*EXERCISE GOAL*: Repeat the lines below exactly as written, please, from the line with "rim_corner_r, rim_inner_inset, reach(rim_inner_inset));" to the line with "RIM_Z = HIGH.z", both lines included, and no others.

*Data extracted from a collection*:
---*---

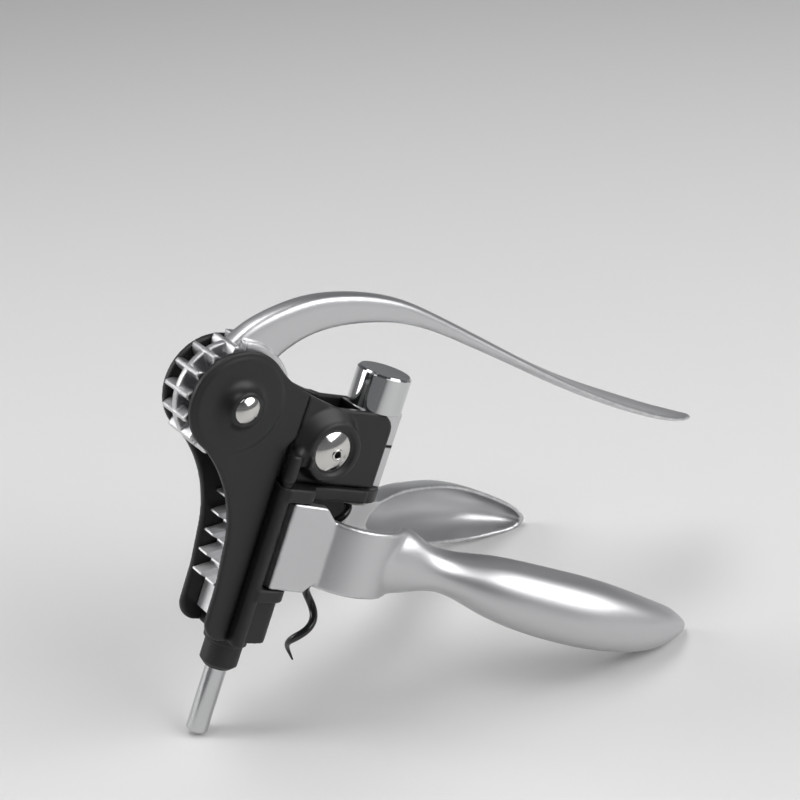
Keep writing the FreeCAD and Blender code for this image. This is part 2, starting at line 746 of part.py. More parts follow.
def worm():
    tip = -size("worm_tip")
    bend = size("worm_shank_base")
    top = size("core_top") + 4.8
    count = int((bend - tip) / (size("worm_lead") / 9))
    heights = [tip + (bend - tip) * index / count for index in range(count + 1)]
    heights += [bend + (top - bend) * index / 14 for index in range(1, 15)]
    sections = []
    for height in heights:
        ahead = wire_middle(height + 0.01) - wire_middle(height - 0.01)
        ahead.normalize()
        angle = 2 * math.pi * (min(height, bend) + 68.7) / size("worm_lead")
        outward = Vector(math.cos(angle), math.sin(angle), 0)
        across = outward - ahead * outward.dot(ahead)
        across.normalize()
        sharpen = min(0.22 + 0.78 * (height - tip) / 9.0, 1.0)
        wire = size("worm_wire") * sharpen
        sections.append((wire_middle(height), across, ahead.cross(across), wire, wire, 2.0, 0.0))
    return feature("worm", smooth_tube(sections))


def worm_collar():
    """Retaining nut on the worm's stem, inside the cap."""
    across = size("cap_bore") - 1.2
    line = size("worm_line")
    top = size("core_top")
    corners = [Vector(line + across * math.cos(math.radians(60 * step)),
                      across * math.sin(math.radians(60 * step)), top + 0.3) for step in range(7)]
    hexagon = Part.Face(Part.makePolygon(corners)).extrude(Vector(0, 0, 3.6))
    hole = Part.makeCylinder(size("worm_wire + seat_fit"), 6.0, Vector(line, 0, top - 1))
    return feature("worm_collar", hexagon.cut(hole))


# Jaws: cheek, half collar and hollow handle in one casting, with a grip pad; modelled closed

def half_ring(outer, inner, low, height):
    """The near half of a ring about the worm's axis; in front it ends short of the middle plane."""
    worm = size("worm_line")
    ring = Part.makeCylinder(outer, height, Vector(worm, 0, low))
    ring = ring.cut(Part.makeCylinder(inner, height + 2, Vector(worm, 0, low - 1)))
    behind = Part.makeBox(outer + 1, outer + 1, height + 2,
                          Vector(worm - outer - 1, -size("jaw_split") - outer - 1, low - 1))
    before = Part.makeBox(outer + 1, outer + 1, height + 2,
                          Vector(worm, -size("collar_end") - outer - 1, low - 1))
    return ring.common(behind.fuse(before))


HANDLE = [
    # x, depth of the middle below the axle, half height, bulge, bow of the rim
    (62.0, 42.5, 11.0, 9.5, 0.0), (69.0, 42.5, 11.0, 9.3, 0.0), (74.0, 42.5, 10.6, 9.0, 0.0),
    (79.0, 42.9, 8.7, 9.0, 0.0), (85.0, 43.2, 7.1, 9.7, 0.0), (100.0, 44.2, 9.2, 12.6, 2.6),
    (120.0, 45.9, 11.4, 14.4, 5.5), (140.0, 46.9, 11.5, 14.9, 7.1), (154.5, 47.8, 10.3, 13.4, 6.8),
    (167.4, 48.3, 8.1, 11.2, 5.1), (175.8, 48.2, 5.7, 8.6, 2.9), (180.8, 48.3, 3.6, 5.8, 1.7),
    (183.4, 48.3, 2.1, 3.6, 1.4), (184.8, 48.3, 0.9, 1.6, 1.3)]
THROAT = [(85.5, 43.2, 1.4, 1.5, 0.1), (87.5, 43.3, 3.6, 4.6, 0.3), (92.0, 43.6, 6.1, 8.6, 1.0)]
HOLLOW_END = [(176.0, 48.2, 4.3, 6.4, 2.85), (180.0, 48.3, 2.6, 4.0, 1.9), (182.2, 48.3, 1.0, 1.5, 1.5)]


def bowed_tube(stations):
    """Smooth tube along the bowed rim, and the points of the rim."""
    rim = size("handle_rim")
    middles = [Vector(x, -rim - bow, -drop) for x, drop, half, bulge, bow in stations]
    sections = [(middle, Vector(0, -1, 0), Vector(0, 0, 1), bulge, half, 2.3, 0.0)
                for middle, (x, drop, half, bulge, bow) in zip(middles, stations)]
    return smooth_tube(sections), middles


def outer_half(tube, middles):
    """The part of a tube outside its bowed rim."""
    edge = Part.BSplineCurve()
    edge.interpolate([Vector(middle.x, middle.y, -80) for middle in middles])
    first, last = edge.StartPoint, edge.EndPoint
    before = Vector(first.x - 1, first.y, -80)
    after = Vector(last.x + 1, last.y, -80)
    far_after = Vector(after.x, -50, -80)
    far_before = Vector(before.x, -50, -80)
    outline = Part.Wire([
        Part.makeLine(before, first), edge.toShape(), Part.makeLine(last, after),
        Part.makeLine(after, far_after), Part.makeLine(far_after, far_before),
        Part.makeLine(far_before, before)])
    return tube.common(Part.Face(outline).extrude(Vector(0, 0, 60)))


def near_handle():
    pin = Vector(size("hinge_line"), -size("hinge_offset"), 0)
    top = -size("bar_top + bar_thickness") - 0.4
    low = -size("sill_top") + 0.4
    height = top - low
    barrel_radius = size("hinge_barrel")
    barrel = Part.makeCylinder(barrel_radius, height, Vector(pin.x, pin.y, low))
    left = pin.x - size("cheek_left")
    outer = pin.y - barrel_radius
    right = size("worm_line") - 12.6
    chamfer = size("cheek_chamfer")
    corners = [(left, low), (right - chamfer, low), (right, low + chamfer), (right, top - chamfer),
               (right - chamfer, top), (left, top), (left, low)]
    cheek = Part.Face(Part.makePolygon([Vector(x, outer, z) for x, z in corners]))
    cheek = cheek.extrude(Vector(0, size("cheek_wall"), 0))
    ring_low = -size("ring_top + ring_height")
    ring = half_ring(size("ring_radius"), size("ring_radius - ring_wall"), ring_low, size("ring_height"))
    rim = size("handle_rim")
    wall = size("handle_wall")
    grip = outer_half(*bowed_tube(HANDLE))
    inner = [(x, drop, half - wall, bulge - wall, bow) for x, drop, half, bulge, bow in HANDLE[5:10]]
    hollow, middles = bowed_tube(THROAT + inner + HOLLOW_END)
    neck_end = Part.makeCylinder(size("ring_radius - ring_wall"), 60, Vector(size("worm_line"), 0, -80))
    for part in (grip, hollow):
        part.rotate(Vector(size("handle_turn"), -rim, 0), Vector(0, 0, 1), -size("handle_splay"))
    solid = barrel.fuse([cheek, ring, grip.cut(neck_end)]).cut(hollow)
    bore = Part.makeCylinder(size("hinge_pin + running_fit"), height + 2, Vector(pin.x, pin.y, low - 1))
    return feature("near_handle", solid.cut(bore))


def near_jaw_pad():
    """Soft lining of the half collar."""
    outer = size("ring_radius - ring_wall")
    low = -size("ring_top + ring_height") + 2.5
    return feature("near_jaw_pad", half_ring(outer, outer - size("pad_wall"), low, size("ring_height") - 5.0))


def jaw_swing():
    """Placement that opens the near jaw about its hinge pin."""
    pin = Vector(size("hinge_line"), -size("hinge_offset"), 0)
    turn = Rotation(Vector(0, 0, 1), -size("jaw_open"))
    return Placement(pin - turn.multVec(pin), turn)


# Build every sub-part upright

frame = [near_side_plate(), frame_body(), rod_collar(), worm_nut(), axle_pin(), near_hinge_pin()]
swinging = [lever(), lever_bush()]
sliding = [rack(), guide_rod(), near_guide_post(), carriage_core(), front_strip(), near_carriage_shell(),
           carriage_pin(), worm_bearing(), cap()]
turning = [worm(), worm_collar()]
jaw = [near_handle(), near_jaw_pad()]
doc.recompute()
for piece in jaw:
    piece.Placement = jaw_swing()
near_ones = {"near_side_plate", "near_hinge_pin", "near_guide_post", "near_carriage_shell", "near_handle",
             "near_jaw_pad"}
direct = frame + swinging + sliding + turning + jaw
pairs = [mirrored(piece.Name.replace("near", "far"), piece) for piece in direct if piece.Name in near_ones]
doc.recompute()


# Lean the whole forward until the rod's tip and the handles' bellies are level

def low_point(shapes, angle):
    turn = Placement(Vector(), Rotation(Vector(0, 1, 0), angle))
    return min(shape.transformed(turn.toMatrix()).optimalBoundingBox(False, False).ZMin for shape in shapes)


rod_shape = doc.getObject("guide_rod").Shape
handle_shape = doc.getObject("near_handle").Shape
flatter, steeper = 5.0, 40.0
for step in range(16):
    angle = (flatter + steeper) / 2
    if low_point([rod_shape], angle) < low_point([handle_shape], angle):
        flatter = angle
    else:
        steeper = angle
lean_angle = round((flatter + steeper) / 2, 3)
lean = Placement(Vector(), Rotation(Vector(0, 1, 0), lean_angle))
whole = Part.makeCompound([piece.Shape for piece in direct + pairs])
bounds = whole.transformed(lean.toMatrix()).optimalBoundingBox(False, False)
lean.Base = Vector(-bounds.Center.x, 0, -bounds.ZMin)
leaning = (("lean_angle", lean_angle), ("lean_x", lean.Base.x), ("lean_z", lean.Base.z))
for row, (alias, value) in enumerate(leaning, start=len(SIZES) + 1):
    sheet.set(f"A{row}", alias)
    sheet.set(f"B{row}", str(round(value, 4)))
    sheet.setAlias(f"B{row}", alias)
doc.recompute()
across = "cos(Sizes.lean_angle * 1deg)"
along = "sin(Sizes.lean_angle * 1deg)"
for piece in direct:
    piece.Placement = lean.multiply(piece.Placement)
    if piece.Name in places:
        x, y, z = (f"({formula(text)})" for text in places[piece.Name])
        piece.setExpression("Placement.Base.x", f"Sizes.lean_x + {x} * {across} + {z} * {along}")
        piece.setExpression("Placement.Base.z", f"Sizes.lean_z - {x} * {along} + {z} * {across}")
doc.recompute()

# Check and write

for item in doc.Objects:
    if set(item.State) & {"Invalid", "Error"}:
        raise RuntimeError(f"{item.Name} failed: {item.State}")
os.makedirs("parts", exist_ok=True)
for piece in direct + pairs:
    piece.Label = piece.Name
    if piece.Shape.isNull() or not piece.Shape.isValid():
        raise RuntimeError(f"{piece.Name} has no valid shape")
    piece.Shape.exportStep(f"parts/{piece.Name}.step")
    print(piece.Name, len(piece.Shape.Solids), round(piece.Shape.Volume, 1))
print("lean", lean_angle, "shift", [round(value, 3) for value in lean.Base])
print("size", round(bounds.XLength, 2), round(bounds.YLength, 2), round(bounds.ZLength, 2))
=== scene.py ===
import bmesh
import bpy
import math
from mathutils import Matrix, Quaternion, Vector


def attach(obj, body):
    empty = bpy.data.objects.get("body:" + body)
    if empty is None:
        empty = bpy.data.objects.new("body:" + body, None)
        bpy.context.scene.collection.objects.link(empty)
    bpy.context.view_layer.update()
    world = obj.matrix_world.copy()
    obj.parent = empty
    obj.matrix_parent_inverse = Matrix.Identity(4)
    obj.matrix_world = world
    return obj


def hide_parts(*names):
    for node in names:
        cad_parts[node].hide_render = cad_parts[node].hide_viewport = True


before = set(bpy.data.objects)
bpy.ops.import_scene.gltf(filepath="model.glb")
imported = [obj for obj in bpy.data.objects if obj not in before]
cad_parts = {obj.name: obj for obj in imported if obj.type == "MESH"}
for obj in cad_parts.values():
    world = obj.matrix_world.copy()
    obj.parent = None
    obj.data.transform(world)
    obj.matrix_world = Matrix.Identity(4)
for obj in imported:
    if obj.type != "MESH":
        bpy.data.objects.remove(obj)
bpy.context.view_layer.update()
scene = bpy.context.scene
print("frame loaded:", len(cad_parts), "nodes")

# A lever corkscrew with a satin cast lever and handles, a black frame and bright rivets.
# It was laid out upright and leans forward as it stands, so places are given in the upright layout.

perMetre = 1000  # millimetres
stand = {"lean": 21.773, "shift": (-0.084494, 0.0, 0.113856),  # degrees and metres
         "hinge": (31.0, -9.5), "jawOpen": 10.0}  # millimetres and degrees


def addNode(tree, kind, place, **settings):
    node = tree.nodes.new(kind)
    node.location = place
    for name, value in settings.items():
        setattr(node, name, value)
    return node


def setInputs(node, **values):
    for name, value in values.items():
        node.inputs[name.replace("_", " ")].default_value = value


def newGroup(name, inputs, outputs):
    tree = bpy.data.node_groups.new(name, "ShaderNodeTree")
    for label, kind, value in inputs:
        socket = tree.interface.new_socket(name=label, in_out="INPUT", socket_type=kind)
        socket.default_value = value
    for label, kind in outputs:
        tree.interface.new_socket(name=label, in_out="OUTPUT", socket_type=kind)
    return tree, addNode(tree, "NodeGroupInput", (-900, 0)), addNode(tree, "NodeGroupOutput", (700, 0))


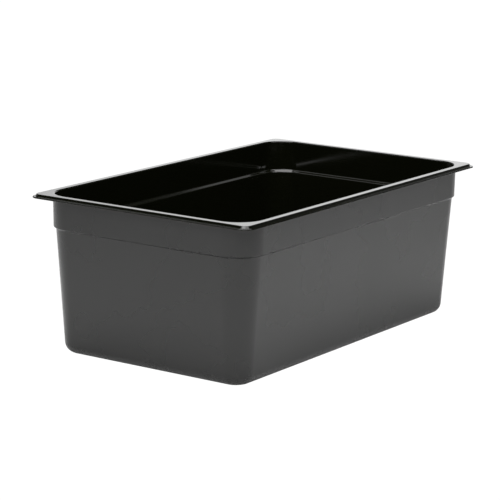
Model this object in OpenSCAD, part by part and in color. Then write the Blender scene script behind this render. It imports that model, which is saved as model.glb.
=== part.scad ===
// Full-size gastronorm food pan, one moulding: a drafted well with a stacking collar
// round its top, and a stepped flange that hangs the pan in a counter cut-out.
// Millimetres. +X runs along the length and +Z is up. The origin is the middle of the base.

/* [Overall size] */
// Length over the flange
pan_length = 530; // [400:5:600]
// Width over the flange
pan_width = 325; // [260:5:400]
// Height from the base to the top of the rim
pan_height = 200; // [120:5:250]

/* [Flange] */
// Corner radius of the flange's outer edge
flange_corner_r = 14; // [8:1:20]
// Thickness of the low lip at the flange's outer edge
lip_t = 1.7; // [1.5:0.1:2.5]
// Width of the low ledge outside the raised rim
ledge_w = 4.3; // [3:0.1:5]
// Height of the raised rim above the ledge
ledge_drop = 3; // [2.5:0.1:4]
// Corner radius of the raised rim's outer edge
rim_corner_r = 10; // [6:1:16]

/* [Collar] */
// Distance from the flange's outer edge to the collar's outer face at its top
collar_inset = 10.3; // [9.5:0.1:11]
// Inward draft of the collar's outer face over its depth
collar_draft = 0.6; // [0.3:0.1:0.8]
// Depth of the collar's lower edge below the top of the rim
collar_depth = 40.8; // [30:0.2:60]
// Radius of the rim's inner edge
mouth_r = 1.2; // [0.6:0.1:1.2]

/* [Shoulder] */
// Inward step of the stacking shoulder
shoulder_step = 3.1; // [1.5:0.1:4]
// Height of the stacking shoulder's slope
shoulder_h = 2.7; // [2:0.1:4]

/* [Well] */
// Distance from the flange's outer edge to the wall's outer face, at the level of the base
base_inset = 25; // [22:0.5:28]
// Thickness of the walls and the floor
wall_t = 3.2; // [2.6:0.1:3.6]
// Radius of the outer fillet between the walls and the base
base_fillet_r = 14; // [8:0.5:16]
// Distance from the flange's outer edge to the upright axis of each rounded corner
corner_axis_inset = 49; // [48:0.5:56]

/* [Hidden] */

$fn = 96;
fillet_steps = 8;

// How far the raised rim's plate runs down below the ledge, to join the lip
rim_overlap = 0.2;

// Half the distance between neighbouring corner axes
axis_x = pan_length / 2 - corner_axis_inset;
axis_y = pan_width / 2 - corner_axis_inset;

// Levels of the collar's lower edge, the shoulder's foot and the flange's faces
collar_z = pan_height - collar_depth;
shoulder_z = collar_z - shoulder_h;
ledge_z = pan_height - ledge_drop;
lip_z = ledge_z - lip_t;
rim_z = ledge_z - rim_overlap;

// The lip's inner edge lies a wall's thickness inside the raised rim's outer edge. Inside it
// the flange's underside is hollow, up to the raised rim's plate.
lip_foot_inset = ledge_w + wall_t;
lip_foot_r = rim_corner_r - wall_t;

// Insets of the outer face at the collar's lower edge and at the shoulder's foot
collar_foot_inset = collar_inset + collar_draft;
wall_top_inset = collar_foot_inset + shoulder_step;

// Lean of the well's outer face from upright, in degrees
wall_lean = atan((base_inset - wall_top_inset) / shoulder_z);

// The shoulder's inner face lies a wall's thickness inside the outer one, so it sits higher
shoulder_rise = wall_t * tan((90 - atan(shoulder_h / shoulder_step)) / 2);

// Radius from the corner axis of a face at this inset
function reach(inset) = corner_axis_inset - inset;

// Points of an arc about a centre from one angle to another
function arc(centre, r, from, to, steps) =
    [for (i = [0 : steps]) let (a = from + (to - from) * i / steps)
        [centre[0] + r * cos(a), centre[1] + r * sin(a)]];

// Centre of a fillet of radius r that touches the level z and a leaning face of given inset
function fillet_centre(z, face_inset, r) =
    [reach(face_inset) + (z + r) * tan(wall_lean) - r / cos(wall_lean), z + r];

// Section through the wall from the corner axis outwards, [radius, height]
wall_section = concat(
    [[0, 0]],
    arc(fillet_centre(0, base_inset, base_fillet_r), base_fillet_r, -90, -wall_lean, fillet_steps),
    [
        [reach(wall_top_inset), shoulder_z],
        [reach(collar_foot_inset), collar_z],
        [reach(collar_inset), rim_z],
        [reach(collar_inset), pan_height]
    ],
    arc([reach(collar_inset + wall_t) + mouth_r, pan_height - mouth_r], mouth_r, 90, 180, fillet_steps),
    [
        [reach(collar_foot_inset + wall_t), collar_z + shoulder_rise],
        [reach(wall_top_inset + wall_t), shoulder_z + shoulder_rise]
    ],
    arc(
        fillet_centre(wall_t, base_inset + wall_t / cos(wall_lean), base_fillet_r - wall_t),
        base_fillet_r - wall_t, -wall_lean, -90, fillet_steps
    ),
    [[0, wall_t]]
);

// Rectangle with rounded corners, set in from the flange's outer edge
module rounded_outline(inset, r) {
    x = pan_length / 2 - inset;
    y = pan_width / 2 - inset;
    square([2 * (x - r), 2 * y], center = true);
    square([2 * x, 2 * (y - r)], center = true);
    for (sx = [-1, 1], sy = [-1, 1]) {
        translate([sx * (x - r), sy * (y - r)]) circle(r);
    }
}

// Ring between two rounded outlines, from level z up to level top
module flange_ring(z, top, outer_inset, outer_r, inner_inset, inner_r) {
    translate([0, 0, z]) {
        linear_extrude(top - z) {
            difference() {
                rounded_outline(outer_inset, outer_r);
                rounded_outline(inner_inset, inner_r);
            }
        }
    }
}

// One rounded corner of the well, turned a quarter about its axis
module well_corner() {
    rotate_extrude(angle = 90) polygon(wall_section);
}

// One straight side of the well between two corner axes, its outer face towards +X
module well_side(length) {
    rotate([90, 0, 0]) linear_extrude(length, center = true) polygon(wall_section);
}

// The whole well: four corners, four sides and the flat floor between them
module well() {
    translate([axis_x, axis_y, 0]) well_corner();
    translate([-axis_x, axis_y, 0]) rotate(90) well_corner();
    translate([-axis_x, -axis_y, 0]) rotate(180) well_corner();
    translate([axis_x, -axis_y, 0]) rotate(270) well_corner();
    for (turn = [0, 180]) {
        rotate(turn) translate([axis_x, 0, 0]) well_side(2 * axis_y);
        rotate(turn + 90) translate([axis_y, 0, 0]) well_side(2 * axis_x);
    }
    translate([-axis_x, -axis_y, 0]) cube([2 * axis_x, 2 * axis_y, wall_t]);
}

// The flange: a raised rim that starts inside the wall and, round it, a lower lip
module flange() {
    rim_inner_inset = collar_inset + wall_t / 2;
    flange_ring(rim_z, pan_height, ledge_w, rim_corner_r, rim_inner_inset, reach(rim_inner_inset));
    flange_ring(lip_z, ledge_z, 0, flange_corner_r, lip_foot_inset, lip_foot_r);
}

module pan() {
    color([0.09, 0.09, 0.09]) {
        union() {
            well();
            flange();
        }
    }
}

pan();
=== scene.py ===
"""Looks of the deli food pan: one black moulded pan on a pale floor in soft studio light.

Metres, in the frame of the CAD: +X along the pan, +Z up, origin in the middle of its base.
"""

import math

import bmesh
import bpy
from mathutils import Matrix, Vector


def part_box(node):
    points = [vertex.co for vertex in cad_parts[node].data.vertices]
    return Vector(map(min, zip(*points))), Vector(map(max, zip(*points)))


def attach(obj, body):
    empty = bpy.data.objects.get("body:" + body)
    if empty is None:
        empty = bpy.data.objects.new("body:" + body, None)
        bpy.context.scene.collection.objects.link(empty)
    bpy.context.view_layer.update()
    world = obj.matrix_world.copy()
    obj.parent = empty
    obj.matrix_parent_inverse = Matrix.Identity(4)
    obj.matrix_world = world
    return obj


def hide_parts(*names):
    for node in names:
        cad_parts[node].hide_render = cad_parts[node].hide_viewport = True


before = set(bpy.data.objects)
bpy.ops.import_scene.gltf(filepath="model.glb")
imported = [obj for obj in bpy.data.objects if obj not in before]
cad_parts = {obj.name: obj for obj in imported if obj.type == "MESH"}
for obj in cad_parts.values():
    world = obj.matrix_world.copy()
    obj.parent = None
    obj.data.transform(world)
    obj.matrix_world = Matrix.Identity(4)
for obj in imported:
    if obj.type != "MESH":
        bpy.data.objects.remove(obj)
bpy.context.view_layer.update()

MM = 0.001

# The pan's own box, from the CAD
LOW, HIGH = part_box("pan")
HALF_LENGTH = (HIGH.x - LOW.x) / 2
HALF_WIDTH = (HIGH.y - LOW.y) / 2
RIM_Z = HIGH.z

# How the wall's section is laid out. An inset is a distance in from the flange's outer edge.
# The well: its walls, the upright axes of its rounded corners and its base
WALL = 3.2 * MM
CORNER_AXIS = 49 * MM
BASE_INSET = 25 * MM
BASE_FILLET_R = 14 * MM
# The shoulder and the collar. The shoulder's inner face sits a little higher than its outer one.
WALL_TOP_INSET = 14.0 * MM
COLLAR_FOOT_INSET = 10.9 * MM
COLLAR_INSET = 10.3 * MM
COLLAR_FOOT_Z = RIM_Z - 40.8 * MM
SHOULDER_Z = RIM_Z - 43.5 * MM
SHOULDER_RISE = 1.14 * MM
# The hollow under the flange
RECESS_INSET = 7.5 * MM
RECESS_R = 6.8 * MM
RECESS_Z = RIM_Z - 3.2 * MM
# The flange: its thin lip, the ledge on top of it, the raised rim's drop and the mouth
LIP_R = 14.0 * MM
LIP_LEAN = 0.35 * MM
LIP_Z = RIM_Z - 4.7 * MM
LEDGE_Z = RIM_Z - 3.0 * MM
DROP_FOOT_INSET = 3.6 * MM
DROP_FOOT_R = 10.4 * MM
RIM_INSET = 5.0 * MM
RIM_R = 9.0 * MM
MOUTH_R = 33.5 * MM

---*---

*EXERCISE OUTPUT*:
    flange_ring(rim_z, pan_height, ledge_w, rim_corner_r, rim_inner_inset, reach(rim_inner_inset));
    flange_ring(lip_z, ledge_z, 0, flange_corner_r, lip_foot_inset, lip_foot_r);
}

module pan() {
    color([0.09, 0.09, 0.09]) {
        union() {
            well();
            flange();
        }
    }
}

pan();
=== scene.py ===
"""Looks of the deli food pan: one black moulded pan on a pale floor in soft studio light.

Metres, in the frame of the CAD: +X along the pan, +Z up, origin in the middle of its base.
"""

import math

import bmesh
import bpy
from mathutils import Matrix, Vector


def part_box(node):
    points = [vertex.co for vertex in cad_parts[node].data.vertices]
    return Vector(map(min, zip(*points))), Vector(map(max, zip(*points)))


def attach(obj, body):
    empty = bpy.data.objects.get("body:" + body)
    if empty is None:
        empty = bpy.data.objects.new("body:" + body, None)
        bpy.context.scene.collection.objects.link(empty)
    bpy.context.view_layer.update()
    world = obj.matrix_world.copy()
    obj.parent = empty
    obj.matrix_parent_inverse = Matrix.Identity(4)
    obj.matrix_world = world
    return obj


def hide_parts(*names):
    for node in names:
        cad_parts[node].hide_render = cad_parts[node].hide_viewport = True


before = set(bpy.data.objects)
bpy.ops.import_scene.gltf(filepath="model.glb")
imported = [obj for obj in bpy.data.objects if obj not in before]
cad_parts = {obj.name: obj for obj in imported if obj.type == "MESH"}
for obj in cad_parts.values():
    world = obj.matrix_world.copy()
    obj.parent = None
    obj.data.transform(world)
    obj.matrix_world = Matrix.Identity(4)
for obj in imported:
    if obj.type != "MESH":
        bpy.data.objects.remove(obj)
bpy.context.view_layer.update()

MM = 0.001

# The pan's own box, from the CAD
LOW, HIGH = part_box("pan")
HALF_LENGTH = (HIGH.x - LOW.x) / 2
HALF_WIDTH = (HIGH.y - LOW.y) / 2
RIM_Z = HIGH.z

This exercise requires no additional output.